I knew about making masks, but the idea of tracking masks, and adjust each layer for each shot seemed too daunting for the quick turnaround that was expected of these projects. I had messed with Davinci resolve before, but the layout was overwhelming, and although I had worked with color and post processing extensively as a photographer, the variety of controls had me a little confused as to how to manipulate the image.
Let me just say that this was completely unfounded.
An hour worth of tutorials will get you up and running. the basic gist of it is: the way you use layers in After effects, those are NODES in Resolve.
That’s about it.
The QUALIFIERS tool was amazing. Don’t like the skin tone? Just use the color picker and change it. Want to make the grass greener a la “O brother where art thou?” too simple.
Then they talked about the masks. Key framing a mask, and tracking a subject was always to much trouble, i thought.
But then they showed me the TRACKING feature. You can draw a mask around a subject, press a button, the just have the mask FOLLOW your subject for the entire shot/
You can then SAVE this adjustment and just copy and paste it to other shots, making minute adjustments.

Gorgeous images are at your disposal, and it makes it so easy.
Now am i ready to go into Resolve as my NLE for good? probably not just yet. But for editing RAW footage and going right to deliverables- I will definitely be using this on my next few projects to get friendly with the workflow.

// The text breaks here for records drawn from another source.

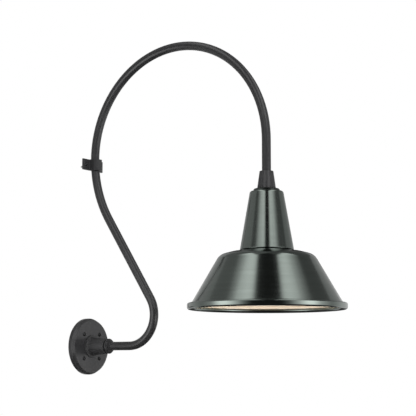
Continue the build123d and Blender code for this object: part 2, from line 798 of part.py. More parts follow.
with BuildPart() as terminal_screws:
    with BuildSketch(drop_plane(socket_top_height)):
        with Locations((-wire_spacing, terminal_offset), (wire_spacing, -terminal_offset)):
            Circle(terminal_head_radius)
    extrude(amount=terminal_head_height)
    with BuildSketch(drop_plane(socket_top_height)):
        with Locations((-wire_spacing, terminal_offset), (wire_spacing, -terminal_offset)):
            Circle(terminal_shank_radius)
    extrude(amount=-terminal_shank_depth)
save(terminal_screws, "terminal_screws")

with BuildPart() as earth_screw:
    with BuildSketch(drop_plane(bracket_under_height)):
        with Locations((0, 2 * earth_turn_radius)):
            Circle(earth_head_radius)
    extrude(amount=-earth_head_height)
save(earth_screw, "earth_screw")


# ---------------------------------------------------------------- wires, whole, from the plate to their terminals
def wire_along(side, tail):
    """One insulated wire beside the tube's centre line; tail says how it ends below the nipple."""
    bend = terminal_bend_radius
    with BuildLine(Plane.YZ.offset(side * wire_spacing)) as route:
        first = Line((-wire_start_station, 0), (-run_end_station, 0))
        turn_up = JernArc(first @ 1, first % 1, lower_bend_radius, -lower_bend_angle)
        climb = Line(turn_up @ 1, turn_up @ 1 + (turn_up % 1) * diagonal_length)
        ease = JernArc(climb @ 1, climb % 1, rise_radius, rise_angle)
        over = JernArc(ease @ 1, ease % 1, arch_radius, arch_angle)
        if tail == "earth":
            down = Line(over @ 1, Vector((over @ 1).X, -reach, nipple_bottom_height))
            back = JernArc(down @ 1, down % 1, earth_turn_radius, 180)
            Line(back @ 1, Vector((back @ 1).X, (back @ 1).Y, bracket_under_height - earth_head_height))
        else:
            terminal_top = socket_top_height + terminal_head_height
            slope_run = bend * sin(radians(terminal_bend_angle))
            bend_start = terminal_top + 4 * slope_run
            down = Line(over @ 1, Vector((over @ 1).X, -reach, bend_start))
            out = JernArc(down @ 1, down % 1, bend, -side * terminal_bend_angle)
            slant_length = slope_run / cos(radians(terminal_bend_angle))
            slant = Line(out @ 1, out @ 1 + (out % 1) * slant_length)
            align = JernArc(slant @ 1, slant % 1, bend, side * terminal_bend_angle)
            Line(align @ 1, Vector((align @ 1).X, (align @ 1).Y, terminal_top))
    with BuildPart() as wire:
        start = wall_plane(wire_start_station)
        start.origin = start.from_local_coords((side * wire_spacing, 0))
        with BuildSketch(start):
            Circle(wire_diameter / 2)
        sweep(path=route.wire())
    length = route.wire().length
    swept_area = wire.part.volume / length
    print("wire", tail, "length", round(length, 1), "area ratio", round(swept_area / (pi * wire_diameter**2 / 4), 5))
    return wire


live_wire = wire_along(-1, "live")
save(live_wire, "live_wire")
neutral_wire = wire_along(1, "neutral")
save(neutral_wire, "neutral_wire")
earth_wire = wire_along(0, "earth")
save(earth_wire, "earth_wire")

# ---------------------------------------------------------------- lamp
lamp_insulator_top = lamp_top_height - lamp_tip_thickness
lamp_shell_top = lamp_insulator_top - lamp_insulator_height
lamp_thread_height = lamp_thread_count * lamp_thread_pitch
lamp_shell_bottom = lamp_shell_top - lamp_thread_height - lamp_skirt_height
lamp_bottom_height = lamp_top_height - lamp_length
bulb_centre_height = lamp_bottom_height + lamp_bulb_radius
lamp_neck_end_height = lamp_top_height - lamp_neck_length

with BuildPart() as lamp_tip:
    with BuildSketch(drop_plane(lamp_top_height)):
        Circle(lamp_tip_radius)
    extrude(amount=-lamp_tip_thickness)
    fillet(lamp_tip.edges().group_by(Axis.Z)[-1], lamp_tip_thickness / 2)
save(lamp_tip, "lamp_tip")

with BuildPart() as lamp_insulator:
    with BuildSketch(shade_section):
        with BuildLine():
            Polyline(
                (0, lamp_insulator_top),
                (lamp_insulator_top_radius, lamp_insulator_top),
                (lamp_root_radius - lamp_shell_wall, lamp_shell_top),
                (0, lamp_shell_top),
                close=True,
            )
        make_face()
    revolve(axis=shade_axis)
save(lamp_insulator, "lamp_insulator")

thread_points = [(lamp_root_radius, lamp_shell_top)]
for turn in range(lamp_thread_count):
    crest_height = lamp_shell_top - (turn + 0.5) * lamp_thread_pitch
    thread_points.append((lamp_crest_radius, crest_height))
    thread_points.append((lamp_root_radius, crest_height - lamp_thread_pitch / 2))
with BuildPart() as lamp_shell:
    with BuildSketch(shade_section):
        with BuildLine():
            Polyline(
                *thread_points,
                (lamp_root_radius, lamp_shell_bottom),
                (lamp_root_radius - lamp_shell_wall, lamp_shell_bottom),
                (lamp_root_radius - lamp_shell_wall, lamp_shell_top - lamp_shell_wall),
                (0, lamp_shell_top - lamp_shell_wall),
                (0, lamp_shell_top),
                close=True,
            )
        make_face()
    revolve(axis=shade_axis)
save(lamp_shell, "lamp_shell")

# The bulb's neck sweeps into the ball on an arc that is tangent to both.
half_glass = lamp_glass_wall / 2
neck_middle_radius = lamp_neck_radius - half_glass
ball_middle_radius = lamp_bulb_radius - half_glass
neck_rise = lamp_neck_end_height - bulb_centre_height
neck_arc_radius = (neck_middle_radius**2 + neck_rise**2 - ball_middle_radius**2) / (
    2 * (ball_middle_radius - neck_middle_radius)
)
meet_share = ball_middle_radius / (ball_middle_radius + neck_arc_radius)
meet_radius = (neck_middle_radius + neck_arc_radius) * meet_share
meet_height = bulb_centre_height + neck_rise * meet_share
with BuildPart() as lamp_bulb:
    with BuildSketch(shade_section):
        with BuildLine():
            neck_line = Line((neck_middle_radius, lamp_shell_bottom + lamp_skirt_height), (neck_middle_radius, lamp_neck_end_height))
            flare = TangentArc((neck_middle_radius, lamp_neck_end_height), (meet_radius, meet_height), tangent=(0, -1))
            TangentArc((meet_radius, meet_height), (0, lamp_bottom_height + half_glass), tangent=flare % 1)
        trace(line_width=lamp_glass_wall)
    revolve(axis=shade_axis)
save(lamp_bulb, "lamp_bulb")

lamp_stem_end_height = lamp_shell_top - lamp_shell_wall - lamp_stem_length
with BuildPart() as lamp_stem:
    with BuildSketch(drop_plane(lamp_stem_end_height)):
        Circle(lamp_stem_radius)
    extrude(amount=lamp_stem_length)
    with BuildSketch(drop_plane(lamp_stem_end_height)):
        Circle(lamp_button_radius)
    extrude(amount=lamp_button_thickness)
save(lamp_stem, "lamp_stem")

filament_top_height = lamp_stem_end_height - lamp_filament_radius * sin(radians(lamp_filament_tilt))
with BuildPart(drop_plane(filament_top_height)) as lamp_filaments:
    with PolarLocations(lamp_filament_circle_radius, lamp_filament_count):
        Cylinder(
            lamp_filament_radius,
            lamp_filament_length,
            rotation=(0, -lamp_filament_tilt, 0),
            align=(Align.CENTER, Align.CENTER, Align.MAX),
        )
save(lamp_filaments, "lamp_filaments")
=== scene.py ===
"""Looks of the gooseneck wall sconce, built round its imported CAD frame.

Lengths are millimetres, apart from names that end in _M or _m, which are metres."""

import bpy
from math import atan2, cos, pi, radians, sin, sqrt, tan
from mathutils import Matrix, Vector


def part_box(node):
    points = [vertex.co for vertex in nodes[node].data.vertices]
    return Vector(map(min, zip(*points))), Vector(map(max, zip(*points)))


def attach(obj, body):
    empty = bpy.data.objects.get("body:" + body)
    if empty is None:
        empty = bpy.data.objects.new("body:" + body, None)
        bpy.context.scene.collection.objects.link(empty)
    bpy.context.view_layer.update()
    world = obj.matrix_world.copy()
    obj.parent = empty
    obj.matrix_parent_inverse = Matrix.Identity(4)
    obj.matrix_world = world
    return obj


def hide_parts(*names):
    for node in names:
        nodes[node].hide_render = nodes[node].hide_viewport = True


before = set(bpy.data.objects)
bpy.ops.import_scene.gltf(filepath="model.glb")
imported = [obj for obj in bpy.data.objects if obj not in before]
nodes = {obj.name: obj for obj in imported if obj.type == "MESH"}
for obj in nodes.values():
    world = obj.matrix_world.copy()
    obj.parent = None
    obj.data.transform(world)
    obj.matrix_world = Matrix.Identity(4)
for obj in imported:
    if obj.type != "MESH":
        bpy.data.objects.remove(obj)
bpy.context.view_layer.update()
MM = 0.001

# ---------------------------------------------------------------- sizes shared with the CAD
neck_low, neck_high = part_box("neck_housing")
shade_low, shade_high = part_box("shade")
REACH = -(neck_low.y + neck_high.y) / 2 / MM
SHADE_TOP = shade_high.z / MM
NECK_TOP = neck_high.z / MM
PLATE_FACE = 20.5
STRAP_FACE = 17.1
STRAP_HEIGHT = 505.0
SHEET = 1.2
NIPPLE_BORE = 8.55

# ---------------------------------------------------------------- camera of the photograph
CAMERA_AT = (-2903.87, -2405.07, -80.25)
CAMERA_TURN = -55.5
CAMERA_PITCH = 7.0836
IMAGE_PX = 416
FOCAL_PX = 1350.0
SENSOR = 36.0
CLIP_START_M = 0.1
CLIP_END_M = 60.0

camera_data = bpy.data.cameras.new("camera")
camera_data.sensor_fit = "HORIZONTAL"
camera_data.sensor_width = SENSOR
camera_data.lens = SENSOR * FOCAL_PX / IMAGE_PX
camera_data.clip_start = CLIP_START_M
camera_data.clip_end = CLIP_END_M
camera = bpy.data.objects.new("camera", camera_data)
camera.location = Vector(CAMERA_AT) * MM
camera.rotation_euler = (radians(90 + CAMERA_PITCH), 0, radians(CAMERA_TURN))
bpy.context.scene.collection.objects.link(camera)
bpy.context.scene.camera = camera


# ---------------------------------------------------------------- materials
NOISE_DETAIL = 2.0
# The middle of a noise, where nearly all its values lie.
NOISE_LOW = 0.3
NOISE_HIGH = 0.7
# The grain of the roughness is this many times coarser than the grain of the bump.
ROUGH_COARSER = 3
WHITE = (1, 1, 1, 1)


class Nodes:
    """A material's node tree, with one short call for each node."""

    def __init__(self, name):
        self.material = bpy.data.materials.new(name)
        self.material.use_nodes = True
        self.tree = self.material.node_tree
        self.shader = self.tree.nodes["Principled BSDF"]

    def add(self, kind, settings=(), **inputs):
        node = self.tree.nodes.new(kind)
        for key, value in dict(settings).items():
            setattr(node, key, value)
        for key, value in inputs.items():
            self.set(node.inputs[key.replace("_", " ")], value)
        return node

    def set(self, socket, value):
        if isinstance(value, bpy.types.NodeSocket):
            self.tree.links.new(value, socket)
        else:
            socket.default_value = value

    def noise(self, scale, stretch):
        """Noise between 0 and 1, in object coordinates; scale is in features to the metre."""
        place = self.add("ShaderNodeTexCoord").outputs["Object"]
        mapping = self.add("ShaderNodeMapping", Vector=place, Scale=stretch)
        noise = self.add(
            "ShaderNodeTexNoise", Vector=mapping.outputs[0], Scale=scale, Detail=NOISE_DETAIL
        )
        return noise.outputs["Fac"]

    def spread(self, factor, low, high):
        """The middle of a noise spread over low to high."""
        node = self.add(
            "ShaderNodeMapRange",
            Value=factor,
            From_Min=NOISE_LOW,
            From_Max=NOISE_HIGH,
            To_Min=low,
            To_Max=high,
        )
        return node.outputs[0]

    def between(self, factor, colour_a, colour_b):
        """A colour from colour_a at factor 0 to colour_b at factor 1."""
        node = self.add("ShaderNodeMix", {"data_type": "RGBA"})
        self.set(node.inputs["Factor"], factor)
        # Sockets 6 and 7 are the colours; the ones before them serve other data types.
        self.set(node.inputs[6], (*colour_a, 1))
        self.set(node.inputs[7], (*colour_b, 1))
        return node.outputs[2]

    def finish(self, **sockets):
        for key, value in sockets.items():
            self.set(self.shader.inputs[key.replace("_", " ")], value)
        return self.material


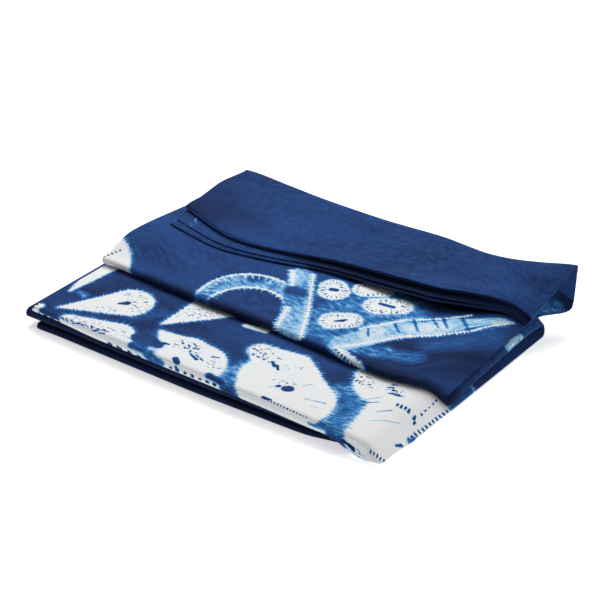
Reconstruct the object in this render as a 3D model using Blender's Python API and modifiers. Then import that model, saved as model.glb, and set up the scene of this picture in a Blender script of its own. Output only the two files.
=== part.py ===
"""A folded indigo tie-dyed cotton tablecloth, modelled as one closed solid.

The cloth lies folded in four across its width, which makes a strip of four sheets. The strip is
folded back and forth into nine passes: six in a lower packet, two in a narrower upper packet, and
a short flap on top that ends in the hems. Metres, +Z up. X runs along the front folds, from left
to right, and Y runs to the back. The underside is flat at Z = 0, and the origin ends up at the
bottom centre of the whole.
"""

import math
from typing import NamedTuple

import bmesh
import bpy
import numpy as np
from mathutils import Vector

# The strip of four sheets. A folded pass of it is a little thinner than its four sheets laid loose.
PASS_THICKNESS = 0.0022
LAYER_GAP = 0.0008
CROSS_STEPS = 22
CROSS_BUNCHING = 0.16
FOLD_STEPS = 5
FOLD_SHARPNESS = 1.0
TUBE_SHARPNESS = 0.55
TUBE_REACH = 0.0045
FRONT_REACH_LIMIT = 0.0045
NAVY_FOLD_SETBACK = 0.001

# The white pass drops to the floor in front of the navy folds where these draw back, to the right.
FRONT_DROP_START = 0.010
FRONT_DROP_END = 0.003

# Round the front fold the white pass stays this much thicker at its right end than behind it.
TIP_RISE = 0.0030
TIP_RISE_START = 0.335
TIP_RISE_END = 0.360
TIP_RISE_FRONT = 0.008
TIP_RISE_BACK = 0.050

# The upper packet is lifted off the lower one a little all over, and most near its right back corner.
UPPER_LIFT = 0.0020
UPPER_LIFT_START = 0.090
UPPER_LIFT_END = 0.130
UPPER_LOOSENESS = 0.0022
CORNER_LIFT = 0.0056
CORNER_LIFT_START = (0.290, 0.100)
CORNER_LIFT_END = (0.360, 0.225)
CORNER_SAG = 0.0032
CORNER_SAG_START = 0.225
CORNER_SAG_END = 0.275

# The upper packet's top sheets stand up along their left end.
LEFT_PUFF = 0.0075
LEFT_PUFF_WIDTH = 0.085
LEFT_PUFF_START = 0.095
LEFT_PUFF_MIDDLE = 0.135
LEFT_PUFF_END = 0.250

# The flap and the pass below it spread to the right towards the open back fold, and draw in at the left.
FLAP_FLARE = 0.014
FLAP_FLARE_START = 0.246
FLAP_FLARE_END = 0.276
FLAP_CORNER_SHIFT = 0.009
FLAP_CORNER_START = 0.238

# Each of the four sheets ends in a turned hem, and the hems fan out at the flap's front.
HEM_REST = 0.0030
HEM_OVERLAP = 0.010
HEM_PROUD = 0.0003
HEM_FOLD_STEPS = 6
HEM_RUN_STEPS = 4
HEM_SQUEEZE_START = 0.25
SLOPE_STEP = 0.0005

CLOTH_COLOR = (0.018, 0.045, 0.165, 1.0)
CLOTH_ROUGHNESS = 0.9


class Section(NamedTuple):
    """One station across the strip: the heights and edges of the folds there, in metres."""

    x: float
    low_top: float
    middle_top: float
    packet_top: float
    navy_front: float
    white_front: float
    upper_front: float
    flap_back: float
    flap_height: float
    hem_front: float
    hem_setback: float
    hem_lift: float


SECTIONS = (
    Section(-0.010, 0.0065, 0.0165, 0.0225, -0.001, -0.001, 0.092, 0.272, 0.0560, 0.172, 0.029, 0.0004),
    Section(0.020, 0.0065, 0.0165, 0.0238, -0.001, -0.002, 0.090, 0.276, 0.0570, 0.164, 0.026, 0.0004),
    Section(0.070, 0.0063, 0.0160, 0.0245, -0.002, -0.004, 0.085, 0.271, 0.0570, 0.159, 0.017, 0.0004),
    Section(0.120, 0.0062, 0.0157, 0.0248, -0.003, -0.005, 0.082, 0.267, 0.0565, 0.164, 0.013, 0.0006),
    Section(0.180, 0.0062, 0.0155, 0.0248, -0.004, -0.006, 0.081, 0.266, 0.0560, 0.173, 0.015, 0.0015),
    Section(0.240, 0.0060, 0.0148, 0.0246, -0.003, -0.007, 0.077, 0.268, 0.0565, 0.171, 0.018, 0.0050),
    Section(0.285, 0.0056, 0.0128, 0.0232, -0.002, -0.007, 0.075, 0.264, 0.0565, 0.172, 0.0175, 0.0090),
    Section(0.310, 0.0053, 0.0117, 0.0216, 0.003, -0.006, 0.077, 0.266, 0.0575, 0.182, 0.018, 0.0075),
    Section(0.335, 0.0052, 0.0114, 0.0192, 0.009, -0.005, 0.084, 0.273, 0.0595, 0.197, 0.015, 0.0030),
    Section(0.345, 0.0052, 0.0114, 0.0160, 0.011, -0.004, 0.089, 0.277, 0.0605, 0.205, 0.0135, 0.0012),
    Section(0.354, 0.0052, 0.0114, 0.0090, 0.013, -0.004, 0.093, 0.281, 0.0612, 0.212, 0.011, 0.0006),
    Section(0.363, 0.0052, 0.0114, 0.0023, 0.013, -0.004, 0.095, 0.283, 0.0618, 0.216, 0.010, 0.0004),
    Section(0.380, 0.0052, 0.0114, 0.0022, 0.013, -0.004, 0.095, 0.284, 0.0620, 0.219, 0.010, 0.0004),
)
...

Learing the commercial workflow

Learing the commercial workflow

The best part about it: one of the developers had mentioned that when Blackmagic bought he rights to Resolve a few years ago, it was only being used by the big studios. Then they did something groundbreaking: they made it free.
On a Friday, it was $500,000. The next monday it was free. For the lite version, at least. Now there are obviously things in the $1,000 version that are worthwhile (noise reductio being one) but for most peoples projects, the free version is more than robust.
I heartfelt bravo for the tea, at Blackmagic for delivering the goods. Nicely done.